I had no trouble following the story, and I ADORE the complexity and interconnectedions of the Raksura society.

I confess, I'm every bit as baffled by that feedback as everyone else seems to be. The nature of the relationships seems extremely self-evident, though I suppose that requires taking the text as presented rather than forcibly assuming that it must correspond to what you're personally familiar with. Still, that doesn't seem like terribly much to ask of a reader -- and again, part of the reason I love these books is that your non-human characters don't act like humans, and their physical attributes aren't just stand-ins for character traits. (Goblins are ugly because they're evil; elves, being wise and noble, are of course beautiful as well.)

And I love the naming conventions.

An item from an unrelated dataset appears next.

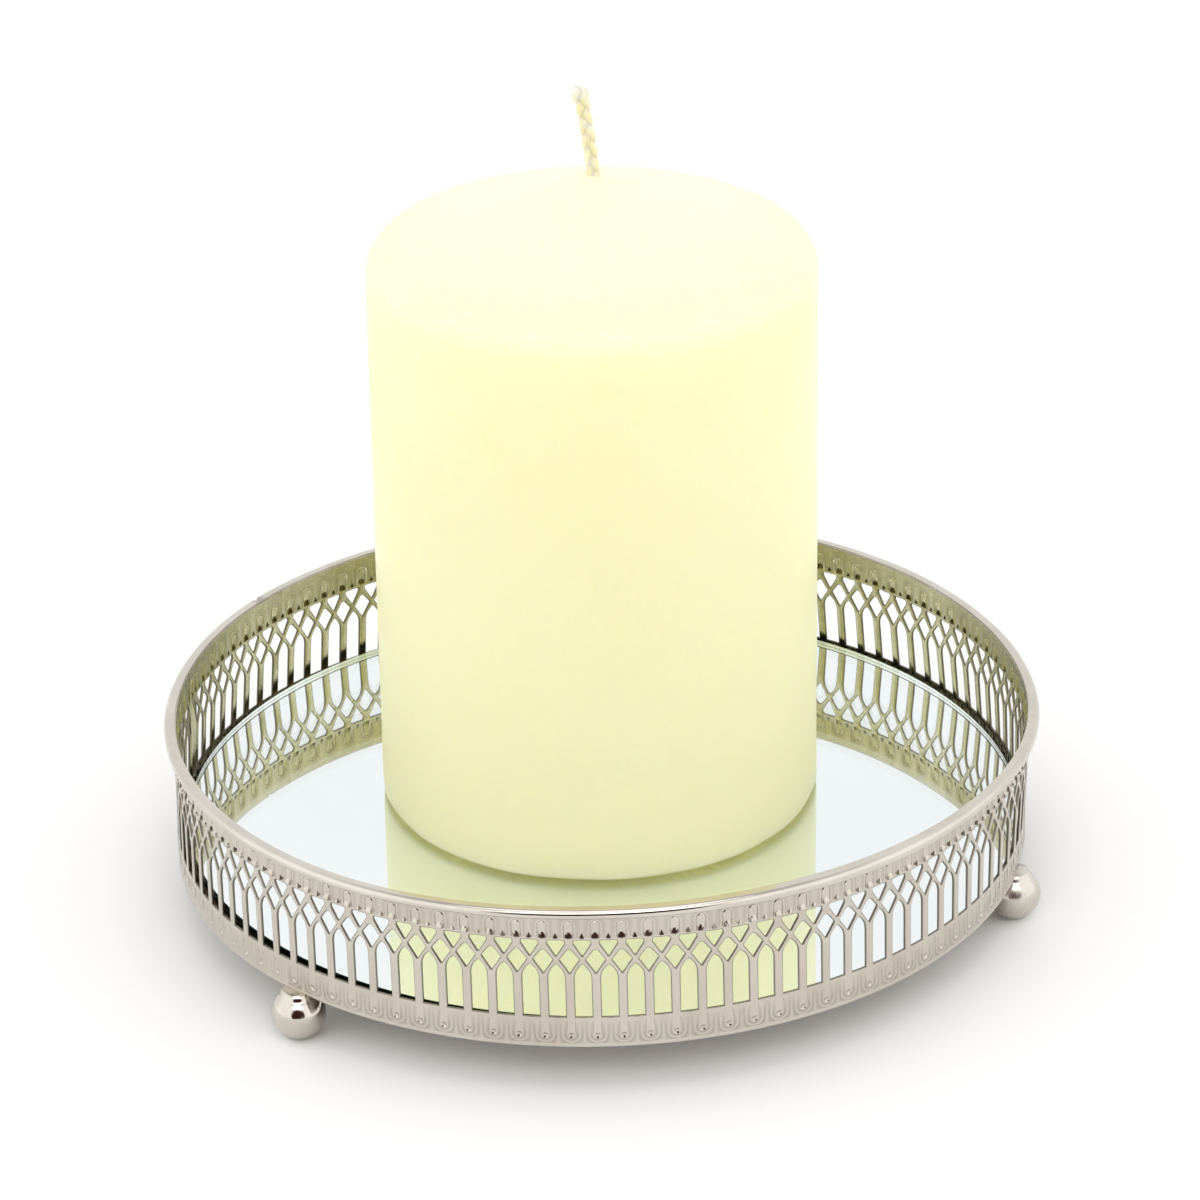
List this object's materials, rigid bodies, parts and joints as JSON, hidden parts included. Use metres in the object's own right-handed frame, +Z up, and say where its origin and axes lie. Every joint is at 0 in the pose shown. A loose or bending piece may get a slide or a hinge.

They don't seem weird or confusing to me at all, especially since so many human names have (or are derived from) similar idea-structures. (Alexander = "helper of men" or "defender of men", for example.)

I'll admit, I sometimes got confused by the multiplicity of minor characters, but that happens to me any time you have a large enough cast; it was nothing to do with the names. (Come to think of it, I have that problem in real life, too.) But the characters are consistently presented, and when they reappear there's usually a brief explanatory reminder ("River had been Pearl's favorite until Moon's arrival..." and like that). So it's not a problem with the writing, either, as far as I can see.

But... "hard to follow"? I just don't see it.

I had no trouble with gender neutral names. It took me a awhile to fix in my head that Jade was blue though -_- I kept thinking she was green for the longest time.

I wondered if what we think of as "jade" is blue in the Three Worlds, but then my son reminded me of the "Olmec Blue" jadeite rediscovered in Guatemala.

That is one of my favourite thing about those books. The sense of affection and love that didn't quite map to traditional romance, the lack of kissing even! There's a sense of ease and depth to it that I found remarkably appealing.
In the last few years I found myself shipping characters in another fandom in a complicated polyships family; and at some point I realise oh wait, i'm shipping them that way because I'm trying to recapture that feel from the Raksura books!!

It's funny though I never thought of their names as gender neutral as such. I mean obviously they are, but I never thought of it. They were just "nature" names to me.

I have to admit one of the things I liked the very best about The Cloud Roads -- and the rest of the series, but I felt it most striking when I first started reading The Cloud Roads because it was so incredibly refreshing -- was the very lack of emphasis on binary genders encoded in names and actions and roles and all the rest. A lack that some few people apparently found disconcerting. But it was such a tremendous relief to me, and it's one reason why I keep returning to the Three Worlds over and over again.

To be honest, I do wish sometimes that the plots would be less action-driven and more oriented towards the character relationships, since I feel like we don't "know" the secondary characters well enough. That's the main reason why I have trouble keeping them straight sometimes. Like, I got a much better sense of Selis and Ilane's personalities at the beginning of Cloud Roads because of their memorable interactions with Moon than a lot of Arbora and warriors that we've encountered since then. I feel like the only Arbora who we really get to "know" at Indigo Cloud are Chime and Flower, because they've had repeated significant interactions with Moon. The others kind of blend together simply because Moon doesn't interact with them much beyond a line or two here and there.

I also think I would have liked Siren Depths even more if the whole plotline with [Spoiler (click to open)]the Fell and the forerunner/creature had been removed and instead we got to see more of Moon interacting with Celadon, with Malachite, with the other consorts there, etc. Maybe that's just my personal prefernce, though. I can read a whole book of nothing but people sitting around talking, but I know that's not for everyone. :)


I dunno, I liked the bit with the [SPOILER] -- though I liked the other interactions, too. I think the book was stronger for having both elements in it. though, again, that's me.